Per chi ama il genere, i Morelenbaum possono essere un bene; per chi non lo ama, sono meglio. Il motivo è da esplorare con l'attento ascolto: Jacques Morelenbaum frequenta la bossa nova senza prona liturgia, ma con la voglia di renderla fresca e attuale senza snaturarla delle sue radici più profonde (e sofferte, considerando le mortali censure subite dai grandi che l'hanno regalata a noi).
Insomma, il tropicalismo diventa pretesto per raccontare il Brasile tutto, anche con strumenti canonicamente europei (il violoncello in primis), senza perdersi nei meandri irritanti del facile ritmo con le spallucce borghesi o di una cerveza bevuta senza gusto.
Buon concerto, insomma, con insoliti picchi solistici (lui accarezza le corde con maschile deferenza) e vocalismi corretti ed eleganti. Da segnalare la sobria e metronomica batteria di Marcelo Costa con ricchi controtempi, sempre discreti, sempre raffinati.

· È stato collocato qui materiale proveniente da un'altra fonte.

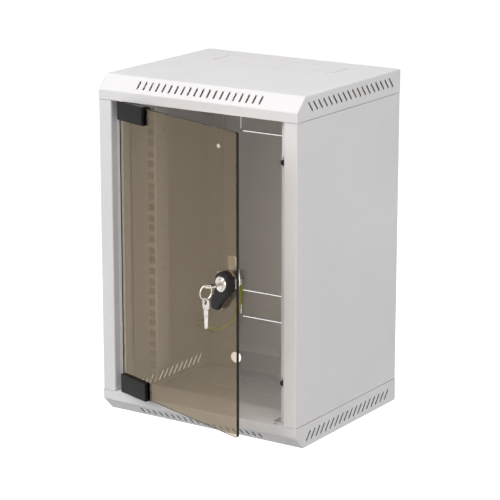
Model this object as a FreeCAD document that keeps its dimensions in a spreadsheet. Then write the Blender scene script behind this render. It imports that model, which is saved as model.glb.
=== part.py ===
import FreeCAD, Part
import math
import os
import re
import Sketcher

# Wall-mounted ten-inch network cabinet, nine units high, with a smoked glass door.
# Origin: centre of the rear face, which lies on the wall. +X right, -Y out of the front, +Z up.
# The lid and the base are one and the same folded tray: the base is the tray turned over.

doc = FreeCAD.newDocument("network_cabinet")
sheet = doc.addObject("Spreadsheet::Sheet", "Sizes")

SIZES = [
    # the whole cabinet
    ("cab_width", 310, "width over the lid"),
    ("cab_depth", 260, "depth over the lid"),
    ("rack_units", 9, "height units between lid and base"),
    ("unit_pitch", 44.45, "one height unit"),
    ("rack_play", 1.95, "spare height over the rack units"),
    ("sheet_thk", 1.2, "thickness of the steel sheet"),
    ("bend_radius", 2, "outer radius of an upright fold"),
    ("fold_radius", 3, "outer radius of the folds across a tray"),
    ("seam_gap", 0.8, "visible joint between a tray and the body"),
    # lid and base trays
    ("tray_height", 31.5, "height of a tray"),
    ("tray_overhang", 0.4, "tray outside the body, each side"),
    ("lip_height", 13, "upright front lip of a tray"),
    ("bevel_run", 19, "depth of the sloping front"),
    ("front_slot_count", 20, "vent slots in the slope"),
    ("front_slot_pitch", 10, "their pitch"),
    ("front_slot_run", 10, "their length, measured along the depth"),
    ("slot_width", 2.8, "width of every vent slot"),
    ("side_slot_count", 18, "slanted vent slots in each side wall"),
    ("side_slot_rise", 12.2, "height that the middle line of a slot covers"),
    ("side_slot_run", 10.2, "depth that it covers"),
    ("side_slot_setback", 30.9, "front face to the middle of the first slot"),
    ("side_slot_rear", 26.5, "rear face to the middle of the last slot"),
    ("side_slot_drop", 14.8, "outer face to the middle of a side slot"),
    ("cable_hole_dia", 16, "cable entry in the rear wall of a tray"),
    ("cable_hole_x", 109, "middle of the cabinet to the cable entry"),
    ("cable_hole_rise", 14.5, "seam to the middle of the cable entry"),
    ("knockout_half", 96, "half the width of the knock-out in a tray"),
    ("knockout_near", 34, "rear face to the near side of that knock-out"),
    ("knockout_far", 80, "rear face to its far side"),
    ("slit_width", 1.3, "width of a knock-out's cut line"),
    ("slit_tab", 3, "uncut bridge that holds a knock-out"),
    ("sill_depth", 56, "flange behind the front lip"),
    ("sill_half", 112, "half the width of that flange"),
    # side panels, each one folded sheet with the front post and the rear flange
    ("post_width", 20.1, "front post, from the outer face to the opening"),
    ("post_return", 14, "depth of the fold into the opening"),
    ("stop_width", 11, "door stop inside the opening"),
    ("rear_flange", 26, "rear flange, from the outer face to its edge"),
    ("rear_lip", 6, "forward lip on the edge of the rear flange"),
    ("foot_thk", 2, "plate welded into each end of a front post"),
    ("stop_slot_width", 4, "slot for a bumper in the door stop"),
    ("stop_slot_height", 14, "height of that slot"),
    ("bumper_inset", 7.2, "edge of the opening to the middle of a bumper"),
    ("bumper_z", 146, "mid height to a bumper"),
    ("bumper_dia", 7.6, "rubber door bumper"),
    ("bumper_height", 5.4, "how far a bumper stands out"),
    ("bumper_round", 3.3, "radius round the end of a bumper"),
    # rear wall
    ("panel_inset", 1, "rear panel inside the outline of the body"),
    ("strip_height", 9, "height of a rear cross strip"),
    ("strip_shift", 3.2, "seam to the middle of a cross strip, towards mid height"),
    ("strip_depth", 5.8, "how far the fold of a cross strip stands in front of the rear panel"),
    ("rear_knock_half", 101, "half the width of a rear knock-out"),
    ("rear_knock_height", 39, "height of a rear knock-out"),
    ("rear_knock_rise", 120, "mid height up to the upper knock-out"),
    ("rear_knock_drop", 112.7, "mid height down to the lower knock-out"),
    ("wall_hole_inset", 17.6, "outer face of the side to a wall fixing hole"),
    ("wall_hole_z", 94, "mid height to a wall fixing hole"),
    ("wall_hole_dia", 7, "wall fixing hole"),
    ("panel_screw_inset", 7.1, "outer face of the side to a rear panel screw"),
    ("panel_screw_z", 182, "mid height to the rear panel screws"),
    # rack rails and the brackets that carry them
    ("rail_setback", 69, "front face to the front of the rails"),
    ("rail_hole_span", 236.525, "distance between the two columns of rack holes"),
    ("rail_hole", 9.5, "side of a square rack hole"),
    ("rail_edge", 7.5, "middle of the rack holes to the inner edge of the rail"),
    ("rail_leg", 28, "depth of the rail"),
    ("rail_thk", 1.5, "thickness of rail and bracket"),
    ("rail_notch", 18, "inner leg of the rail cut away at each end"),
    ("side_hole_dia", 5, "round hole in the side of a rail"),
    ("side_hole_setback", 20, "front of the rail to its side holes"),
    ("hole_first", 6.35, "edge of a height unit to its first rack hole"),
    ("hole_step", 15.875, "rack hole to rack hole within a unit"),
    ("bracket_height", 33, "height of a rail bracket"),
    ("bracket_front", 36, "front face to the bracket"),
    ("bracket_rear", 14, "rear face to the bracket"),
    ("bracket_hole_dia", 6.5, "adjusting hole in a bracket"),
    ("bracket_hole_end", 7, "rear end of the bracket to its last hole"),
    ("bracket_hole_count", 5, "number of those holes"),
    # fasteners
    ("screw_dia", 4, "shank of the small screws"),
    ("screw_play", 0.2, "play around a shank, on the radius"),
    ("head_dia", 7.4, "head of the small screws"),
    ("head_height", 2.2, "height of that head"),
    ("head_room", 1, "free metal beside the head of a tray screw"),
    ("tool_over", 1, "how far a cutting tool runs past the metal"),
    # glass door, drawn closed and then swung open about its pin
    ("door_angle", 19, "how far the door stands open"),
    ("pin_inset", 15, "edge of the opening to the hinge pin"),
    ("pin_setback", 6.3, "front face to the hinge pin"),
    ("pin_dia", 6, "hinge pin"),
    ("pin_play", 0.05, "running play of a pin, on the radius"),
    ("pin_collar_dia", 11, "thrust collar of a pin"),
    ("pin_reach", 3.2, "pin beyond the seam"),
    ("glass_thk", 4, "door pane"),
    ("glass_hinge_gap", 9.5, "edge of the opening to the hinge edge of the closed pane"),
    ("glass_free_gap", 6.2, "edge of the opening to its free edge"),
    ("glass_gap", 3.3, "pane to the seam, above and below"),
    ("glass_corner", 3, "corner radius of the pane"),
    ("clamp_length", 58, "hinge clamp along the pane"),
    ("clamp_height", 25, "height of a hinge clamp"),
    ("clamp_front", 4.3, "thickness of the clamp in front of the pane"),
    ("clamp_rear", 3, "thickness of the clamp behind the pane"),
    ("clamp_rim", 1, "clamp beyond the hinge edge of the pane"),
    ("clamp_gap", 0.6, "hinge clamp to the seam"),
    ("clamp_play", 0.3, "play around the pane's edges in a clamp"),
    ("clamp_round", 3, "radius at the hinge side of the front clamp plate"),
    ("clamp_rear_round", 2.7, "radius at the hinge side of the rear clamp plate"),
    ("clamp_edge", 0.6, "small radius round the face of a clamp"),
    ("glass_hole_dia", 5.6, "clamp screw's hole in the pane"),
    ("clamp_extra", 3, "rear clamp plate longer than the front one"),
    ("clamp_screw_first", 15, "hinge pin to the first clamp screw"),
    ("clamp_screw_step", 24, "first clamp screw to the second"),
    # lock: swing handle with a key cylinder, and a cam behind the pane
    ("lock_inset", 17.5, "free edge of the pane to the lock"),
    ("lock_z", 3.5, "mid height to the lock"),
    ("lock_base_dia", 31, "foot of the lock on the pane"),
    ("lock_base_thk", 3, "its thickness"),
    ("sleeve_dia", 18, "threaded sleeve through the pane"),
    ("sleeve_reach", 6.2, "sleeve behind the pane"),
    ("nut_flats", 22, "lock nut over its flats"),
    ("nut_thk", 4.6, "thickness of the lock nut"),
    ("handle_head_dia", 31, "round head of the handle"),
    ("handle_head_front", 10, "pane to the face of the head"),
    ("handle_length", 37.5, "lock axis down to the end of the handle"),
    ("grip_rear", 4, "pane to the back of the grip"),
    ("grip_step", 0.45, "grip behind the face of the head"),
    ("grip_side", 15, "lock axis to the upright sides of the grip"),
    ("grip_straight", 11, "lock axis down to the end of its side at the free edge"),
    ("grip_neck", 9, "lock axis down to the end of its side towards the hinge"),
    ("grip_hollow", 3, "lock axis to the hollow of the grip, towards the hinge"),
    ("grip_bend", 26, "lock axis down to the hollow and to the widest place"),
    ("grip_wide", 24.5, "lock axis to the widest place of the grip"),
    ("grip_end_near", 11.5, "lock axis to the near corner of the grip's end"),
    ("grip_end_far", 23.5, "lock axis to its far corner"),
    ("grip_side_round", 9, "radius where the side turns towards the end"),
    ("grip_hollow_round", 12, "radius in the hollow"),
    ("grip_end_round", 3.5, "radius at the corners of the end"),
    ("grip_radius", 1.6, "radius along the front edges of the grip"),
    ("head_radius", 1.75, "radius round the face of the head"),
    ("running_gap", 0.3, "gap between parts that turn"),
    ("barrel_dia", 20, "lock cylinder"),
    ("barrel_proud", 2.7, "lock cylinder in front of the head"),
    ("barrel_seat", 6, "pane to the shoulder of the lock cylinder"),
    ("shaft_dia", 12, "shaft through the pane"),
    ("plug_dia", 13, "bore for the key plug"),
    ("plug_floor", 1.2, "shoulder of the lock cylinder to the end of that bore"),
    ("tip_bore_dia", 8.6, "bore in the shaft for the tip of the key"),
    ("tip_bore_end", 6.5, "front of the pane inwards to the end of that bore"),
    ("plug_proud", 0.6, "key plug in front of the lock cylinder"),
    ("cam_angle", 10, "cam from straight up towards the hinge"),
    ("cam_width", 17, "cam plate"),
    ("cam_reach", 33, "lock axis to the tip of the cam"),
    ("cam_thk", 2, "thickness of the cam"),
    ("cam_setback", 7.4, "back of the pane to the cam"),
    ("cam_seat_dia", 8, "end of the shaft inside the cam"),
    ("cam_tail_radius", 8, "corner radius at the shaft end of the cam"),
    ("cam_tip_radius", 4, "corner radius at the tip of the cam"),
    # keys on a ring
    ("key_thk", 2, "key blank"),
    ("key_bow_length", 16, "bow of a key, along the key"),
    ("key_bow_width", 12, "bow of a key, across it"),
    ("key_bow_round", 5, "corner radius of the bow"),
    ("key_length", 40, "key over all"),
    ("key_blade", 7.6, "width of a key's blade at the bow"),
    ("key_tip", 4.6, "its width at the tip"),
    ("key_tip_round", 1.8, "corner radius of the tip"),
    ("key_in", 17.6, "blade inside the lock cylinder"),
    ("key_hole_dia", 7.4, "hole in the bow"),
    ("key_rim", 1.1, "hole to the end of the bow"),
    ("ring_dia", 18.2, "key ring, middle of the wire"),
    ("ring_wire", 1.3, "wire of the key ring"),
    ("ring_play", 0.35, "free space of the ring on a key"),
    # earth bonding
    ("stud_dia", 5, "earth stud"),
    ("stud_reach", 9.5, "how far an earth stud stands out"),
    ("stud_base_thk", 3, "nut between the sheet and the cable lug"),
    ("stud_nut_flats", 8, "nut of an earth stud"),
    ("stud_nut_thk", 3.6, "thickness of the nut over the lug"),
    ("panel_stud_x", 96, "middle of the cabinet to the rear panel's earth stud"),
    ("panel_stud_z", 86, "mid height down to the rear panel's earth stud"),
    ("wall_stud_setback", 32, "rear face to the side panel's earth stud"),
    ("wall_stud_z", 160, "mid height down to the side panel's earth stud"),
    ("lug_dia", 10, "ring of a cable lug"),
    ("lug_thk", 0.8, "its thickness"),
    ("lug_tongue", 9, "stud to the root of the lug's barrel"),
    ("lug_reach", 17, "stud to the mouth of the lug's barrel"),
    ("lug_barrel_dia", 5.8, "barrel of a lug"),
    ("lug_bend", 75, "the side lug's barrel is bent off the panel"),
    ("lug_turn", 82, "the side lug is turned towards the front"),
    ("wire_dia", 4, "earth wire over its insulation"),
]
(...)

Ad essere pignoli, la voce di Paula sente il peso della maturità e andrebbe riregistrata dentro stanze musicali più appropriate. Carino e curioso il cameo vocale della figlia Dora, voce fotocopia della mamma, ancora timida e insicura, ma dalle interessanti prospettive.
Brani? I classici di sempre, più alcune cose di Donato e Morelenbaum. No, niente "Garota de Ipanema" - per fortuna - ma una "Insensatez" da pelle d'oca e una "Manhã de Carnaval" da lacrime di gioia.